### [Task prompt]
Copy every line, leaving nothing out and adding nothing.

### [Collected data]
========
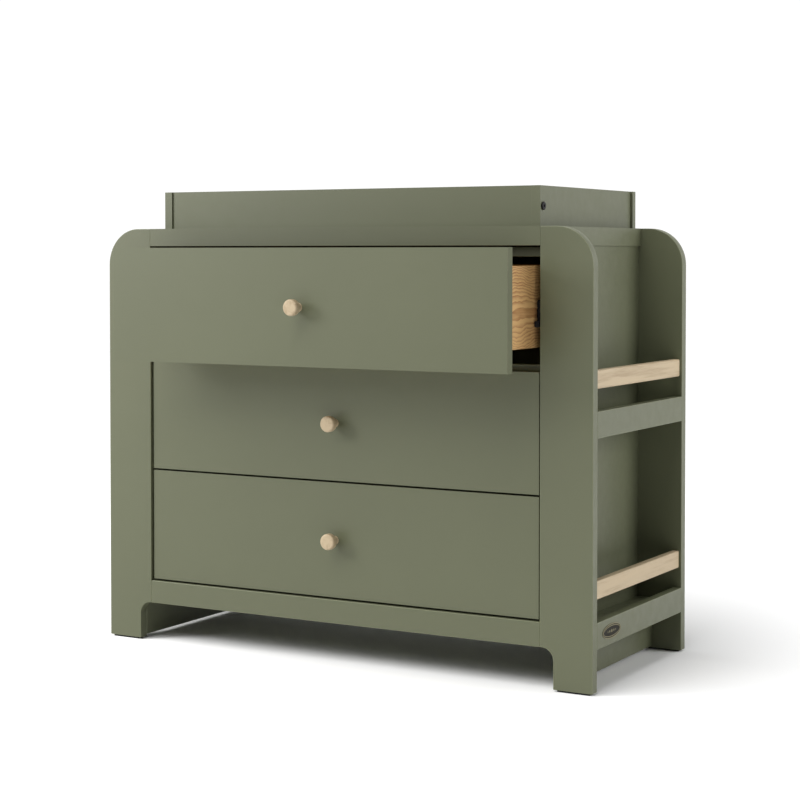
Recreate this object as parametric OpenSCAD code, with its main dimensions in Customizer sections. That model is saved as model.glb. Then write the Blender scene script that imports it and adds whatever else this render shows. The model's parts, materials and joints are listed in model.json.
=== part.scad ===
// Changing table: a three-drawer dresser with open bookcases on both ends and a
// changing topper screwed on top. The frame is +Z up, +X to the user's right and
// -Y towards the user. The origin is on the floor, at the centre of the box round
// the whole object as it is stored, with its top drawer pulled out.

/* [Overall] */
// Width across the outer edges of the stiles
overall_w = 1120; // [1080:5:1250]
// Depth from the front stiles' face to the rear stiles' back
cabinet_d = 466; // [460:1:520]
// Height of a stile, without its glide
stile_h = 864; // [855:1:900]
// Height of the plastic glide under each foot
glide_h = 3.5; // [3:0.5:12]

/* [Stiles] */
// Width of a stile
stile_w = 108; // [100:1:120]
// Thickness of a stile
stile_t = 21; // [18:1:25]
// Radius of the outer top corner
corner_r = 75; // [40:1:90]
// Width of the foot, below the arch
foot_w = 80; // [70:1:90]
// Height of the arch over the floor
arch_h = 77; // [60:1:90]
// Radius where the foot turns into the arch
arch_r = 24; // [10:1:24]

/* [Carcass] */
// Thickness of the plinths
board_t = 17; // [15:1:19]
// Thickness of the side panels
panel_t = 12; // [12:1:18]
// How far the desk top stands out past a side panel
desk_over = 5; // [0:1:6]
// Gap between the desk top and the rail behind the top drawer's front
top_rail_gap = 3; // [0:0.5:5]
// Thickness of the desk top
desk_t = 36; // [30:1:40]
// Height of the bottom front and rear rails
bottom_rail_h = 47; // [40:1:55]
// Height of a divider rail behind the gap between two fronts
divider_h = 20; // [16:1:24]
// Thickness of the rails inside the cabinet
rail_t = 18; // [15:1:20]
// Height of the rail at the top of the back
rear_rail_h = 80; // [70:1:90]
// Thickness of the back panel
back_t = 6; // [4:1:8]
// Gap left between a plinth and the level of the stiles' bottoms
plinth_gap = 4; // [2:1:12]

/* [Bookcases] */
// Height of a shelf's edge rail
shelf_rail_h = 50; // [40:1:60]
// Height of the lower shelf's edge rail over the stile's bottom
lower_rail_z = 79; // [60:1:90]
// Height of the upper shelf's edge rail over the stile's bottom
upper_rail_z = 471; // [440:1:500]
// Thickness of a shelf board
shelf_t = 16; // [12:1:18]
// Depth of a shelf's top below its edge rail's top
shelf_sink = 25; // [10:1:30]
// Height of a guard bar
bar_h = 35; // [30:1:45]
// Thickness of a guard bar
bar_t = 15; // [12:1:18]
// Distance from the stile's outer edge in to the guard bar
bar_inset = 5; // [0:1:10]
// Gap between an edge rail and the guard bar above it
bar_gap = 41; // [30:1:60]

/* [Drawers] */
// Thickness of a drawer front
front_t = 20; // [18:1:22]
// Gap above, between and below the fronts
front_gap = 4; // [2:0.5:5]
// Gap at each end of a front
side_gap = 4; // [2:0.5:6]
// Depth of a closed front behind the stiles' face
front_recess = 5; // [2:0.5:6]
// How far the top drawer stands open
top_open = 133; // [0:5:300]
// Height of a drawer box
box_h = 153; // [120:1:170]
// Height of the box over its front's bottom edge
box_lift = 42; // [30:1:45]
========
### [The response]
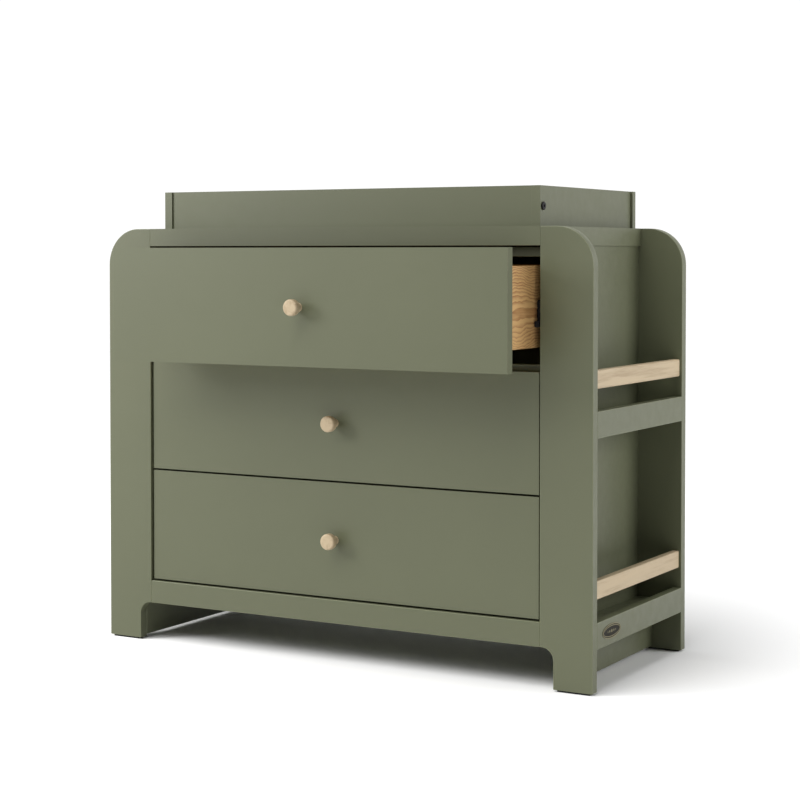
Recreate this object as parametric OpenSCAD code, with its main dimensions in Customizer sections. That model is saved as model.glb. Then write the Blender scene script that imports it and adds whatever else this render shows. The model's parts, materials and joints are listed in model.json.
=== part.scad ===
// Changing table: a three-drawer dresser with open bookcases on both ends and a
// changing topper screwed on top. The frame is +Z up, +X to the user's right and
// -Y towards the user. The origin is on the floor, at the centre of the box round
// the whole object as it is stored, with its top drawer pulled out.

/* [Overall] */
// Width across the outer edges of the stiles
overall_w = 1120; // [1080:5:1250]
// Depth from the front stiles' face to the rear stiles' back
cabinet_d = 466; // [460:1:520]
// Height of a stile, without its glide
stile_h = 864; // [855:1:900]
// Height of the plastic glide under each foot
glide_h = 3.5; // [3:0.5:12]

/* [Stiles] */
// Width of a stile
stile_w = 108; // [100:1:120]
// Thickness of a stile
stile_t = 21; // [18:1:25]
// Radius of the outer top corner
corner_r = 75; // [40:1:90]
// Width of the foot, below the arch
foot_w = 80; // [70:1:90]
// Height of the arch over the floor
arch_h = 77; // [60:1:90]
// Radius where the foot turns into the arch
arch_r = 24; // [10:1:24]

/* [Carcass] */
// Thickness of the plinths
board_t = 17; // [15:1:19]
// Thickness of the side panels
panel_t = 12; // [12:1:18]
// How far the desk top stands out past a side panel
desk_over = 5; // [0:1:6]
// Gap between the desk top and the rail behind the top drawer's front
top_rail_gap = 3; // [0:0.5:5]
// Thickness of the desk top
desk_t = 36; // [30:1:40]
// Height of the bottom front and rear rails
bottom_rail_h = 47; // [40:1:55]
// Height of a divider rail behind the gap between two fronts
divider_h = 20; // [16:1:24]
// Thickness of the rails inside the cabinet
rail_t = 18; // [15:1:20]
// Height of the rail at the top of the back
rear_rail_h = 80; // [70:1:90]
// Thickness of the back panel
back_t = 6; // [4:1:8]
// Gap left between a plinth and the level of the stiles' bottoms
plinth_gap = 4; // [2:1:12]

/* [Bookcases] */
// Height of a shelf's edge rail
shelf_rail_h = 50; // [40:1:60]
// Height of the lower shelf's edge rail over the stile's bottom
lower_rail_z = 79; // [60:1:90]
// Height of the upper shelf's edge rail over the stile's bottom
upper_rail_z = 471; // [440:1:500]
// Thickness of a shelf board
shelf_t = 16; // [12:1:18]
// Depth of a shelf's top below its edge rail's top
shelf_sink = 25; // [10:1:30]
// Height of a guard bar
bar_h = 35; // [30:1:45]
// Thickness of a guard bar
bar_t = 15; // [12:1:18]
// Distance from the stile's outer edge in to the guard bar
bar_inset = 5; // [0:1:10]
// Gap between an edge rail and the guard bar above it
bar_gap = 41; // [30:1:60]

/* [Drawers] */
// Thickness of a drawer front
front_t = 20; // [18:1:22]
// Gap above, between and below the fronts
front_gap = 4; // [2:0.5:5]
// Gap at each end of a front
side_gap = 4; // [2:0.5:6]
// Depth of a closed front behind the stiles' face
front_recess = 5; // [2:0.5:6]
// How far the top drawer stands open
top_open = 133; // [0:5:300]
// Height of a drawer box
box_h = 153; // [120:1:170]
// Height of the box over its front's bottom edge
box_lift = 42; // [30:1:45]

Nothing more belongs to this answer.